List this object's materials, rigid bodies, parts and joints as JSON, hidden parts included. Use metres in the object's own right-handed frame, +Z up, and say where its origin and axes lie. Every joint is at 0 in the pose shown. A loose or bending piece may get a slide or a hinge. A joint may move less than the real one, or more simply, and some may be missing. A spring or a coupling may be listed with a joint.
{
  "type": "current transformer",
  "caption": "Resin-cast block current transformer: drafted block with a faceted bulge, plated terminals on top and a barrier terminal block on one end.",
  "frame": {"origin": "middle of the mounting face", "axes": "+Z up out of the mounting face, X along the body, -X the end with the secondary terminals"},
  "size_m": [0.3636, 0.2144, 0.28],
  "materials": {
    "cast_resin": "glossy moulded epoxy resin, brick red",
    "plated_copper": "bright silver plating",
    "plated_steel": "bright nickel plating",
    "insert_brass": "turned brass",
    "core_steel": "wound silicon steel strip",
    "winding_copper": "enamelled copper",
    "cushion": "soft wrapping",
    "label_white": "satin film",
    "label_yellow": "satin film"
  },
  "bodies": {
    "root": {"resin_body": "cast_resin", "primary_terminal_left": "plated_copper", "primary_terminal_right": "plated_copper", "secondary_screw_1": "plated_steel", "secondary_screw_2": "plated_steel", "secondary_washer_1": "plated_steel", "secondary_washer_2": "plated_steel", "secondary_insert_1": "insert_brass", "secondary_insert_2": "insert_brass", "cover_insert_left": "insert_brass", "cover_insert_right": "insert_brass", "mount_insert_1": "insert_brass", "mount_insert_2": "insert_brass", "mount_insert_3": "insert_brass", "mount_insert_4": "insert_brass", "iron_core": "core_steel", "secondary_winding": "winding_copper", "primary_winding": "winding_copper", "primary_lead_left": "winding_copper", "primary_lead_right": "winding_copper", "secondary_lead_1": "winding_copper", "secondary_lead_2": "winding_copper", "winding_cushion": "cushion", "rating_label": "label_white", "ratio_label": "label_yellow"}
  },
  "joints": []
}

* INSTRUCTIONS TO FOLLOW
Return every line containing "axes".

* EXPECTED ANSWER
List this object's materials, rigid bodies, parts and joints as JSON, hidden parts included. Use metres in the object's own right-handed frame, +Z up, and say where its origin and axes lie. Every joint is at 0 in the pose shown. A loose or bending piece may get a slide or a hinge. A joint may move less than the real one, or more simply, and some may be missing. A spring or a coupling may be listed with a joint.
  "frame": {"origin": "middle of the mounting face", "axes": "+Z up out of the mounting face, X along the body, -X the end with the secondary terminals"},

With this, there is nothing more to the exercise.